When les girls arrive at night by boat, in a magical sequence of color-coded dresses and Chinese lanterns, they play coy with the men via Kern's “I Won't Dance.” When Berowne (Branagh) lectures his pals on the marvels of love, he slips into Berlin's “Cheek to Cheek.” And when the four pairs are forced to part temporarily at the end, Gershwin's “They Can't Take That Away From Me” provides the musical grouting. All numbers are kept short and brief, never taking over the picture.
The overall effect is knowing and joyful at the same time, aided by perfs from the whole cast that are free of pretentiousness and have a superior stock-company glee. Stuart Hopps' choreography artfully disguises the fact that only Lester can really dance; and vocal weaknesses by some in the cast (Ejogo, Silverstone, Branagh) are fleeting. Apart from a couple of intentionally tricky sequences—a Busby Berkeley parody as the girls wake up to Berlin's “No Strings (I'm Fancy Free)” and a steamy fantasy ballet to “Let's Face the Music and Dance”—editing by Neil and Dan Farrell is light of touch.

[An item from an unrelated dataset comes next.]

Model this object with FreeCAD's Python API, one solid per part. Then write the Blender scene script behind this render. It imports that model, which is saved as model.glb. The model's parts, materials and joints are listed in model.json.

There's scarcely a weak link in the mixed-accent, Anglo-American cast, with only Ejogo, Mortimer and Lillard failing to register strongly, more from shortage of screen time than lack of acting smarts. Branagh comes over as remarkably fresh and light, without hogging the spotlight; Nivola makes a handsome and commanding king, and, most surprising of all, Silverstone holds her own in a sporty perf as the young princess, delivering the goods in a major final speech opposite Branagh. Of the princess's companions, McElhone is strongest, while Spall turns in a show-stopping comic term as a linguistically challenged Spanish lech and Lane provides vaudevillian bounce throughout.
Remaining tech credits are of a high order, with Patrick Doyle's underscoring a major assist in mood and tone, especially in the final reels. In German-subtitled print caught, Alex Thomson's Panavision widescreen lensing was, however, often less than ideally sharp outside close-ups.